On Fri, Mar 16, 2018 at 5:42 AM Floris Bruynooghe <flub at devork.be> wrote:

> Bruno Oliveira <nicoddemus at gmail.com> writes:
>
> > Hi everyone and Holger,
> >
> > Looking at the code below:
> >
> >
> > data = {}
> > @pytest.fixture(scope='session')def clean_data():
> >     data.clear()
> > @pytest.fixture(autouse=True)def add_data():
> >     data['value'] = 1
> > @pytest.mark.usefixtures('clean_data')def test_foo():
> >     assert data.get('value')
> >
> > Should test_foo fail or pass? Keep your answer in mind before
> > proceeding. :)
>
> Nice example.  To be honest, my first reaction was that this is probably
> undefined.
>
> Part of my unhelpful side also thinks this is horrible anyway so why
> should we help people write bad code?
>
> > I ask this because *unrelated* fixtures, i.e. which don’t depend on each
> > other, are executed in the order they are declared in the test function
> > signature, regardless of scope.
>
> That the order is defined *is* surprising to me.  And it honestly smells
> like an implementation detail.
>
> > I opened up a PR <https://github.com/pytest-dev/pytest/pull/3306> which
> > does sort parameters by scope while keeping the relative order of
> fixtures
> > of same scope intact, and the test suite passes without failures so if
> the
> > current behavior is by design there are not tests enforcing it.

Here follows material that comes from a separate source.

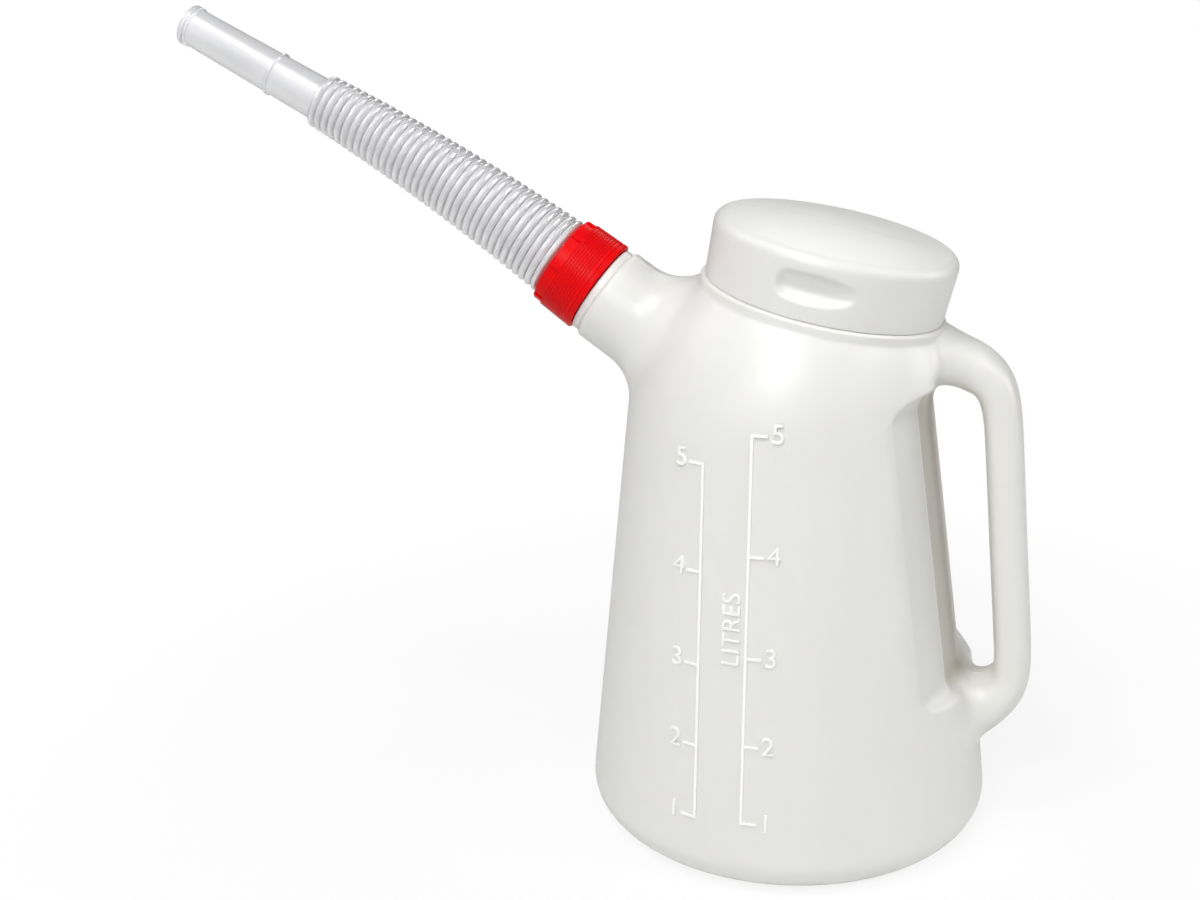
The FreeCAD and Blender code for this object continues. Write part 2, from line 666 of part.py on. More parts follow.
def collar_nut():
    """Threaded collar: tapered outside, stepped outer band with grip notches, lip over the flange."""
    k = "tan(sizes.collar_taper)"
    bore = "(sizes.neck_radius + sizes.collar_clearance)"
    hole = "(sizes.cuff_radius + sizes.flange_gap)"
    end = "sizes.collar_length"
    step = "(sizes.collar_length - sizes.collar_band)"
    lip = "(sizes.collar_length - sizes.collar_lip)"
    corners = [
        (bore, "0"),
        ("sizes.collar_radius - 0.8", "0"),
        ("sizes.collar_radius", "0.8"),
        ("sizes.collar_radius", "2.2"),
        ("sizes.collar_radius - 0.5", "2.4"),
        ("sizes.collar_radius - 0.5", "3"),
        ("sizes.collar_radius - 3 * %s" % k, "3.2"),
        ("sizes.collar_radius - %s * %s" % (step, k), step),
        ("sizes.collar_radius - %s * %s - sizes.collar_step" % (step, k), step),
        ("sizes.collar_radius - %s * %s - sizes.collar_step" % (end, k), end + " - 0.8"),
        ("sizes.collar_radius - %s * %s - sizes.collar_step - 0.8" % (end, k), end),
        (hole, end),
        (hole, lip),
        (bore, lip),
    ]
    body = revolved("collar_nut", corners, {1: ("0.8", 1), 9: ("0.8", 1)}, SPOUT)
    turned = body.Tip
    notch = body.newObject("Sketcher::SketchObject", "notch_outline")
    notch.AttachmentSupport = [(origin_plane(body, "XY_Plane"), "")]
    notch.MapMode = "FlatFace"
    notch.setExpression(".AttachmentOffset.Base.z", "sizes.collar_length")
    outer = value("sizes.collar_radius")
    floor = "sizes.collar_radius - sizes.collar_length * %s - sizes.collar_step - sizes.notch_depth" % k
    half = size.notch_width / 2
    corners = [Vector(value(floor), -half, 0), Vector(outer + 2, -half, 0),
               Vector(outer + 2, half, 0), Vector(value(floor), half, 0)]
    for index in range(4):
        notch.addGeometry(Part.LineSegment(corners[index], corners[(index + 1) % 4]), False)
    for index in range(4):
        notch.addConstraint(Sketcher.Constraint("Coincident", index, 2, (index + 1) % 4, 1))
    held = [("DistanceX", 0, 1, floor), ("DistanceY", 0, 1, "-sizes.notch_width / 2"),
            ("DistanceX", 1, 2, "sizes.collar_radius + 2"), ("DistanceY", 1, 2, "sizes.notch_width / 2")]
    for kind, index, end_point, text in held:
        number = notch.addConstraint(Sketcher.Constraint(kind, index, end_point, value(text)))
        notch.setExpression("Constraints[%d]" % number, text)
    for kind, index in (("Horizontal", 0), ("Vertical", 1), ("Horizontal", 2), ("Vertical", 3)):
        notch.addConstraint(Sketcher.Constraint(kind, index))
    doc.recompute()
    before = body.Shape.Volume
    pocket = body.newObject("PartDesign::Pocket", "notch")
    pocket.Profile = notch
    pocket.Length = size.notch_length
    pocket.setExpression("Length", "sizes.notch_length")
    pattern = body.newObject("PartDesign::PolarPattern", "notches")
    pattern.Originals = [pocket]
    pattern.Axis = (origin_axis(body, "Z_Axis"), [""])
    pattern.Angle = 360
    pattern.Occurrences = int(size.notch_count)
    pattern.setExpression("Occurrences", "sizes.notch_count")
    body.Tip = pattern
    doc.recompute()
    if not body.Shape.Volume < before - 1:
        raise ValueError("the grip notches cut nothing")
    return body


def origin_axis(body, role):
    return origin_plane(body, role)


collar = collar_nut()


# ---------------------------------------------------------------- flexible spout

def spout_path(along):
    """Point and heading (degrees above the horizontal, towards -X) at a distance from the collar's outer end."""
    start = SPOUT.multVec(Vector(0, 0, size.collar_length))
    rise = size.spout_rise * DEG
    bend = size.hose_droop * DEG / size.hose_length
    bent = min(max(along, 0.0), size.hose_length)
    angle = rise - bend * bent
    x = (math.sin(angle) - math.sin(rise)) / bend
    z = (math.cos(angle) - math.cos(rise)) / bend
    straight = along - bent
    point = start + Vector(x - straight * math.cos(angle), 0, z + straight * math.sin(angle))
    return point, angle / DEG


def ring_at(along, radius):
    point, rise = spout_path(along)
    ring = Part.Wire(Part.Circle(Vector(0, 0, 0), Vector(0, 0, 1), radius).toShape())
    ring.Placement = tilted(point.x, point.z, rise - 90)
    return ring


def hose_radius(along):
    """Crest radius: a straight taper from the collar to the nozzle."""
    share = along / size.hose_length
    return size.hose_radius_inner_end + (size.hose_radius_outer_end - size.hose_radius_inner_end) * share


def nozzle_radius(along):
    share = (along - size.hose_length) / size.nozzle_length
    return size.nozzle_radius_inner_end + (size.nozzle_radius_outer_end - size.nozzle_radius_inner_end) * share


def spout_profile():
    """Stations (distance, radius) along the spout's outside, from the flange to the tip."""
    flange_foot = size.neck_length + size.flange_gap - size.collar_length
    flange_top = flange_foot + size.flange_thickness
    flange = size.neck_radius
    stations = [(flange_foot, flange), (flange_top - 0.4, flange), (flange_top, size.cuff_radius),
                (0.4, size.cuff_radius)]
    pitch = (size.hose_length - 0.8) / size.ring_count
    for number in range(int(size.ring_count)):
        foot = 0.8 + number * pitch
        crest = foot + 0.5 * pitch
        stations += [(foot, hose_radius(foot) - size.ring_depth), (crest, hose_radius(crest))]
    end = size.hose_length
    stations += [(end, hose_radius(end) - size.ring_depth), (end + 0.8, nozzle_radius(end))]
    bead = end + size.bead_place
    stations += [(bead, nozzle_radius(bead)), (bead + 0.5, nozzle_radius(bead) + size.bead_height),
                 (bead + size.bead_width - 0.5, nozzle_radius(bead) + size.bead_height),
                 (bead + size.bead_width, nozzle_radius(bead + size.bead_width))]
    tip = end + size.nozzle_length
    tip_bead = tip - size.tip_bead_length
    stations += [(tip_bead, nozzle_radius(tip_bead)), (tip_bead + 0.6, nozzle_radius(tip) + size.bead_height),
                 (tip - 0.8, nozzle_radius(tip) + size.bead_height), (tip, nozzle_radius(tip) + 0.2)]
    return stations


def spout_bore():
    """Stations along the spout's inside: the outside less the wall, with wide corrugations."""
    foot = size.neck_length + size.flange_gap - size.collar_length
    wall = size.hose_wall
    stations = [(foot - 1, size.cuff_radius - wall), (1.0, size.cuff_radius - wall)]
    pitch = (size.hose_length - 0.8) / size.ring_count
    for number in range(int(size.ring_count)):
        place = 0.8 + number * pitch
        stations.append((place + 0.5 * pitch, hose_radius(place + 0.5 * pitch) - wall))
        stations.append((place + pitch, hose_radius(place + pitch) - size.ring_depth - wall))
    end = size.hose_length + 1.5
    tip = size.hose_length + size.nozzle_length
    stations += [(end, nozzle_radius(end) - wall), (tip + 1, nozzle_radius(tip) - wall)]
    return stations


def flexible_spout():
    outside = Part.makeLoft([ring_at(*station) for station in spout_profile()], True, True)
    bore = Part.makeLoft([ring_at(*station) for station in spout_bore()], True, True)
    return feature("flexible_spout", outside.cut(bore))


spout = flexible_spout()


# ---------------------------------------------------------------- check and write

doc.recompute()
for item in doc.Objects:
    if "Invalid" in item.State or "Error" in item.State:
        raise ValueError("%s is %s" % (item.Name, item.State))

os.makedirs("parts", exist_ok=True)
for part in (jug_body, lid, collar, spout):
    shape = part.Shape
    if shape.isNull() or not shape.isValid():
        raise ValueError("%s has no valid shape" % part.Label)
    shape.exportStep("parts/%s.step" % part.Label)
    print("%s: %d solid(s), %.0f mm3" % (part.Label, len(shape.Solids), shape.Volume))
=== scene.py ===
import json
import math

import bmesh
import bpy
import numpy as np
from bpy.props import FloatProperty, FloatVectorProperty, PointerProperty
from mathutils import Matrix, Vector


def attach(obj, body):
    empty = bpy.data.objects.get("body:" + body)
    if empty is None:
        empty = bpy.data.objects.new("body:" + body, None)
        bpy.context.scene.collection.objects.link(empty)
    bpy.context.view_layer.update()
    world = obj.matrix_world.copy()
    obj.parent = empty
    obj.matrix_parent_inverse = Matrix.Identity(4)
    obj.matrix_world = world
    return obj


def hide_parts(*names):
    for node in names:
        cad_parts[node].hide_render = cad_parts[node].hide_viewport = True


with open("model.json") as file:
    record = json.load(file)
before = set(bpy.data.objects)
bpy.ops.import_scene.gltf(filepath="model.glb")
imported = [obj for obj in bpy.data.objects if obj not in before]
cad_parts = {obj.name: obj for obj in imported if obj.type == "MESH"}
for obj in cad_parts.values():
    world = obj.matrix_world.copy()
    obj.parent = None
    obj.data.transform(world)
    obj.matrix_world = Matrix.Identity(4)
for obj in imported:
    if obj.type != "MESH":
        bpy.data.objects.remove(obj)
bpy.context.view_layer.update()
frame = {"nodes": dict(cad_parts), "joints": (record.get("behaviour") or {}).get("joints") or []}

bl_info = {
    "name": "Oil Measuring Jug",
    "version": (1, 0, 0),
    "blender": (4, 5, 0),
    "location": "View3D > Sidebar > Oil Jug",
    "description": "Dresses the oil measuring jug: plastics, raised figures, corrugated spout and studio",
    "category": "Object",
}

MM = 0.001

# ---------------------------------------------------------------- the studio, in metres and degrees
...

Using
> code
> > in the PR, then things might also be surprising:
> >
> > @pytest.fixture(scope='session')def s(): pass
> > @pytest.fixture(scope='function')def f(): pass
> > def test_foo(f, s):
> >     pass
> >
> > s and f are unrelated and execute in (f, s) order in master, but in (s,
> f)
> > order in my branch.
>
> This seems very reasonable to me, but then I never considered the order
> of arguments important at all.  I don't really mind introducing the
> patch you suggest.  But the pedant in me would still not want to make
> any more guarantees other then the scoping, i.e. if you have
> test_foo(f1, f2, s) then the order of f1,f2 should remain undefined
> despite that s is going to be called first.
>

While I agree with the sentiment to not try to make too much guarantees so
we can change things in the future if so desired, in this case I think
preserving the order of the arguments for fixtures of same scope makes
sense and is useful.

For example suppose you have two session scoped fixtures from different
libraries which don't know about each other:

* `log_setup` from `core_logging` setups the builtin logging module in a
certain way (logs to a central server for instance).
* `db_setup` from `db` configures the database for testing, and makes use
of the builtin logging to log where the database is being created, etc.

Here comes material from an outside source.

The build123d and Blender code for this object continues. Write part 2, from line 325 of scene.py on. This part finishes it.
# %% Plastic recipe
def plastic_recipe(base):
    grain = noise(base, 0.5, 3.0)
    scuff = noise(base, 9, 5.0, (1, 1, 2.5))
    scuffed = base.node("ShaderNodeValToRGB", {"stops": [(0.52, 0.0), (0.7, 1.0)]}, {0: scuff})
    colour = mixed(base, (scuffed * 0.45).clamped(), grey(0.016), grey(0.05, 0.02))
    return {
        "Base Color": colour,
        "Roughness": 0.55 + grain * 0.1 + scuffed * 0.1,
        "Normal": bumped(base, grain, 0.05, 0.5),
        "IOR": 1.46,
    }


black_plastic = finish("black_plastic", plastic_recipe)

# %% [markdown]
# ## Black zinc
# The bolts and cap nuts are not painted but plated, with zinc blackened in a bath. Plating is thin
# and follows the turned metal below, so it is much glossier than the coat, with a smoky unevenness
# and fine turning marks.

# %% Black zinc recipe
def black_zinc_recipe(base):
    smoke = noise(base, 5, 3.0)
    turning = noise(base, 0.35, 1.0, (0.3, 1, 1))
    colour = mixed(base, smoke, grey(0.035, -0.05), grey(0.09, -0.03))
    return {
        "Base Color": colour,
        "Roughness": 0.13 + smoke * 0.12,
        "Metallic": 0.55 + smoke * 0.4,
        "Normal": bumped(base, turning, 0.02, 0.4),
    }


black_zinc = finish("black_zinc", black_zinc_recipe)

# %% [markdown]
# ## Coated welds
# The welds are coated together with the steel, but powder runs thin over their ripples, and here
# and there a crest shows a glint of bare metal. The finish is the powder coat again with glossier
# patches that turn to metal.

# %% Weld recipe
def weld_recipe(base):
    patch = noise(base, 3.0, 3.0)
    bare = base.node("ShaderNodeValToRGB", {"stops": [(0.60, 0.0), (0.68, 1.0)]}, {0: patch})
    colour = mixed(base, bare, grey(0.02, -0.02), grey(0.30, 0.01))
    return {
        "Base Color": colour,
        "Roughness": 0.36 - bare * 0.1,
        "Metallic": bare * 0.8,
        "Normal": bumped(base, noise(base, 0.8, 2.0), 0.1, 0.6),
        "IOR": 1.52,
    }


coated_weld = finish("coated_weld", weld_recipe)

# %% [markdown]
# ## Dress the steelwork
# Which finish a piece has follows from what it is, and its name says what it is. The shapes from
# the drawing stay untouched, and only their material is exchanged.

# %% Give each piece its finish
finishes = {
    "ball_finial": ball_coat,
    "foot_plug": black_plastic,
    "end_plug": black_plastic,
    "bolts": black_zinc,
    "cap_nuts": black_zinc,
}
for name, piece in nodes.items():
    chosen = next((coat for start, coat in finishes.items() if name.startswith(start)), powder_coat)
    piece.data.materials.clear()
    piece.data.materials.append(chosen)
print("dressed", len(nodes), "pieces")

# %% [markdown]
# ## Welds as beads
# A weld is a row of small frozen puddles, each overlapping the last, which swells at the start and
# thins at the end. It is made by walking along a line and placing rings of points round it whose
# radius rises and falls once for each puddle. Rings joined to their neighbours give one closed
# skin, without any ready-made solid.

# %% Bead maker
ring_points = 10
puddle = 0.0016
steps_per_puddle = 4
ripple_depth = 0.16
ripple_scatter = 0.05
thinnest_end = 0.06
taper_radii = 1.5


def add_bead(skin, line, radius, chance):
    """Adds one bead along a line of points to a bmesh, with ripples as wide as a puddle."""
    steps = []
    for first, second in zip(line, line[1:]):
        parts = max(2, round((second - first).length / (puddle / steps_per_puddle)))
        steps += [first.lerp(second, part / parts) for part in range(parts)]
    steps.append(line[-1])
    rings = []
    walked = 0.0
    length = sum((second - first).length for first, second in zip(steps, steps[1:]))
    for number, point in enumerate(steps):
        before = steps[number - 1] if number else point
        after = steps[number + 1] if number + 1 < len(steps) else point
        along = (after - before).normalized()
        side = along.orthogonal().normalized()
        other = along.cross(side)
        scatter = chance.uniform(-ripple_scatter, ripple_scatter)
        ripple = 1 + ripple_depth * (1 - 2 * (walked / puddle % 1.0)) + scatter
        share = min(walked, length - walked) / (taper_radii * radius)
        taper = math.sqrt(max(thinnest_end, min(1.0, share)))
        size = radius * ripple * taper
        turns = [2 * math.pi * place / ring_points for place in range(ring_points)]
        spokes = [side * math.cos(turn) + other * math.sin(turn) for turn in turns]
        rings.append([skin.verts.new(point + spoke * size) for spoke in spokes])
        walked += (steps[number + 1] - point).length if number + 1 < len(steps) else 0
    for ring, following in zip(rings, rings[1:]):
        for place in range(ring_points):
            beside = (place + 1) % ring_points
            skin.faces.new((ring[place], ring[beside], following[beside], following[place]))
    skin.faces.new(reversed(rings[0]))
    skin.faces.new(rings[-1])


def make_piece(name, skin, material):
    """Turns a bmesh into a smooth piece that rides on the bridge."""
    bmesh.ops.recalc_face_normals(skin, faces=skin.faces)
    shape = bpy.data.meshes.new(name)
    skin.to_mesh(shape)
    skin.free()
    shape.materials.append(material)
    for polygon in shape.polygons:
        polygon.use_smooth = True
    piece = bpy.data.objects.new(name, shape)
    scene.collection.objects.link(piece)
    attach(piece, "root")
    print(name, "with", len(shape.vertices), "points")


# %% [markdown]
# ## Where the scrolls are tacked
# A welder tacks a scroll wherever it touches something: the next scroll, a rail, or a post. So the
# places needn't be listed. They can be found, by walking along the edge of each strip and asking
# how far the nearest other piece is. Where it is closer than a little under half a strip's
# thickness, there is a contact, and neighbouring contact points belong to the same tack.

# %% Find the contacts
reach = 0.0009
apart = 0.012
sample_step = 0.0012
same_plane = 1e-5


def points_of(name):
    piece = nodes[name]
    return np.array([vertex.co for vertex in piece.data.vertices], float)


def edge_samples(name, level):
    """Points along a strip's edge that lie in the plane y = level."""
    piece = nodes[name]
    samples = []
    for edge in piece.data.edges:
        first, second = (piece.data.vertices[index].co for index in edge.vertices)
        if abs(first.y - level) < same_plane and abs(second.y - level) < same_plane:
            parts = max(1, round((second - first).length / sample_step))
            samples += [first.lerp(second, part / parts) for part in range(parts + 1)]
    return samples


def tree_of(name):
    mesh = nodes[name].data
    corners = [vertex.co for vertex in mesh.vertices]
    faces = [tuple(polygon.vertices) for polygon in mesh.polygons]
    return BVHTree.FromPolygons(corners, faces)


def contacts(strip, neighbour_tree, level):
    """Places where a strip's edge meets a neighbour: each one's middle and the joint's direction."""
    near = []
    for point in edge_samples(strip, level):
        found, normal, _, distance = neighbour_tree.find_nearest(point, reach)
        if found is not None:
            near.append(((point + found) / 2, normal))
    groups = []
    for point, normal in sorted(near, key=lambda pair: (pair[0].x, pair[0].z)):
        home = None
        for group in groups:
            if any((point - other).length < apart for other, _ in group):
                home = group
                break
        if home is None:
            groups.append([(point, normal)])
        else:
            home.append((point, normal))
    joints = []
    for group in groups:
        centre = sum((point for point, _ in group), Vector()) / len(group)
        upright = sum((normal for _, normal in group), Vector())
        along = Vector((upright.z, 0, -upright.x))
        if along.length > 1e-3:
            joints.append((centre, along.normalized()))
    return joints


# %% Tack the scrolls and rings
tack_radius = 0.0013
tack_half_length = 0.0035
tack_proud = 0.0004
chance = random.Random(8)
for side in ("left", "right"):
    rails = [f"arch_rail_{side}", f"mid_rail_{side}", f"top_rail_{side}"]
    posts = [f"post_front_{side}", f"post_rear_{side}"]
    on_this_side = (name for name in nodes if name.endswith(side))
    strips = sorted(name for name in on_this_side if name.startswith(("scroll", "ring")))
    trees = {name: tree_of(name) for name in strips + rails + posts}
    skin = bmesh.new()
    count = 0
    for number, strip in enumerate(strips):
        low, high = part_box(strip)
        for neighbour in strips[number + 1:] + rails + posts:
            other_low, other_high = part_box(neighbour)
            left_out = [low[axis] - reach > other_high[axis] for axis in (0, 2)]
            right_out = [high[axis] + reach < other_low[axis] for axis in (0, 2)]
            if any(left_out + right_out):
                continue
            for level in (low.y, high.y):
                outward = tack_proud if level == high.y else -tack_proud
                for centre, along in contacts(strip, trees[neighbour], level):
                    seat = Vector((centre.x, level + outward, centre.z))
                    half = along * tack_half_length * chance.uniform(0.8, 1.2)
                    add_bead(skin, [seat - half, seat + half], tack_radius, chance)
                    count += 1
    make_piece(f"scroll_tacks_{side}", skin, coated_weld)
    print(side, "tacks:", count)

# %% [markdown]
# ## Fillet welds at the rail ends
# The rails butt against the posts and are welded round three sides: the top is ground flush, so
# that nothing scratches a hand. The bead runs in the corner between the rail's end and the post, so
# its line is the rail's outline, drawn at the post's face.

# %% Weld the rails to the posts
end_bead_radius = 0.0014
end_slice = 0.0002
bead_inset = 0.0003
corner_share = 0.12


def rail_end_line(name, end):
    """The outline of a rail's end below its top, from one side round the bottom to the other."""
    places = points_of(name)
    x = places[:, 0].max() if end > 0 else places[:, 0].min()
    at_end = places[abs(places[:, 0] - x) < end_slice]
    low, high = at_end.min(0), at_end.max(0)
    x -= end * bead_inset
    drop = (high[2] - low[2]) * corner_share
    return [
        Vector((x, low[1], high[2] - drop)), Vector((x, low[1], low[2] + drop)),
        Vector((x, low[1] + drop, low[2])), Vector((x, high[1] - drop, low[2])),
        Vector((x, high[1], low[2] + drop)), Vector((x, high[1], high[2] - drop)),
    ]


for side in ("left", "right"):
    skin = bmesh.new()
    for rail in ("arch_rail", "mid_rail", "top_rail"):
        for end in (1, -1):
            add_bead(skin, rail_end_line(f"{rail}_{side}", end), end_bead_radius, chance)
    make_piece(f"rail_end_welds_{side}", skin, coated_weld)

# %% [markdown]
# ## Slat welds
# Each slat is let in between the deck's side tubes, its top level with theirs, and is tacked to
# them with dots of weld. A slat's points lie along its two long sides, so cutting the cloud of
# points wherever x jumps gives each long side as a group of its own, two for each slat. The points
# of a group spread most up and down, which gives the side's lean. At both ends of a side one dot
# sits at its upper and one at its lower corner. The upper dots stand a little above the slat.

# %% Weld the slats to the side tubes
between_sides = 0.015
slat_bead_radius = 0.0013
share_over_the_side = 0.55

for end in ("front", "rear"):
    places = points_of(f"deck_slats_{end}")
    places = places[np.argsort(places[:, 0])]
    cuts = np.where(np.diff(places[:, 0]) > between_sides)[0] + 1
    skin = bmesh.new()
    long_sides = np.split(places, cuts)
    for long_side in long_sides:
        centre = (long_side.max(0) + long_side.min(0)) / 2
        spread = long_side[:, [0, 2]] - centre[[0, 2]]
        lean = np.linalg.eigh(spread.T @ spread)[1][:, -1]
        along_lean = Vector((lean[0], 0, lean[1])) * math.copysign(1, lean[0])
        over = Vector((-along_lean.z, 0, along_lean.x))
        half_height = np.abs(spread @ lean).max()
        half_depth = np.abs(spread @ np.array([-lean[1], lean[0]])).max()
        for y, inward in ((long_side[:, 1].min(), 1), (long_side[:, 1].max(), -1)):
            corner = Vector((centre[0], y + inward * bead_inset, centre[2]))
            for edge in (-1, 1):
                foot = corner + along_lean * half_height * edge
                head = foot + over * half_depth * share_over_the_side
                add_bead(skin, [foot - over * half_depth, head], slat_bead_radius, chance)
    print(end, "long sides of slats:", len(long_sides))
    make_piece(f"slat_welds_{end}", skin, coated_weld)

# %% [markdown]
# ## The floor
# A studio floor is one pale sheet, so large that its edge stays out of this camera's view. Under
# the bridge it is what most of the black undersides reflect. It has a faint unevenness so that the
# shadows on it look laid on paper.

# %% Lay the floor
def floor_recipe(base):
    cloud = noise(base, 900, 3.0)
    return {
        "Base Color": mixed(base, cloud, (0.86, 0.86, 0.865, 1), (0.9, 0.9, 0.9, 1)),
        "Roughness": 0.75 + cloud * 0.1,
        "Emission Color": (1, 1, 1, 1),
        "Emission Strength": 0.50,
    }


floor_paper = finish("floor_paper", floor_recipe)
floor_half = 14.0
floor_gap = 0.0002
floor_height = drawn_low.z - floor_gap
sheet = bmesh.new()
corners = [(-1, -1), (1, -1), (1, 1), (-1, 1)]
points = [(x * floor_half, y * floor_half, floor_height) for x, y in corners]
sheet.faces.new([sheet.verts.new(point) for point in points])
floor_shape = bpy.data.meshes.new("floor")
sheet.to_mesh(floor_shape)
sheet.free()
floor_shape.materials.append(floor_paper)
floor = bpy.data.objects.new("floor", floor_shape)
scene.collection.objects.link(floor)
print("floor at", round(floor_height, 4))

In my application tests, which use `core_logging` and `db`, I want to setup
the fixtures in the correct order and the canonical way for that would be
to define an autouse session-scoped fixture in my conftest.py:

@pytest.fixture(scope='session', autouse=True)
def setup_logging_and_db(log_setup, db_setup): pass

So the order is important here, and leaving it undefined will require
people to write this instead:

@pytest.fixture(scope='session', autouse=True)
def my_setup_logging(log_setup): pass

@pytest.fixture(scope='session', autouse=True)
def my_db_setup(my_setup_logging  ): pass

While it works, it feels like unnecessary boilerplate.

The example above is not something I made up btw, I encountered that
situation more than once at work: fixtures from unrelated projects that
should be used together in a certain order, and not by a design mistake,
but just how things are supposed to work.

> Would like to hear what people think about this matter, as I think it is
> an
> > important one, specially *Holger* if this is a design decision or just an
> > accident of implementation, and if we should change it.
>
> My biggest worry is that this is a slippery slope.  E.g. why isn't a
> session-scoped fixture initialised right at the start of the session?
> Once your mental model has adjusted to this the current behaviour is
> pretty natural (and probably why I don't see it as an issue).  But I
> accept I know probably too much about pytest and do think the PR might
> make things more intuitive for people.
>

I think the issue here is people getting tripped by it, and not the case
that they are having inter-dependencies between fixtures that are implicit,
but that they assume if a test function requests fixtures of different
scopes, the higher scopes will be instantiated first.

Cheers,
Bruno.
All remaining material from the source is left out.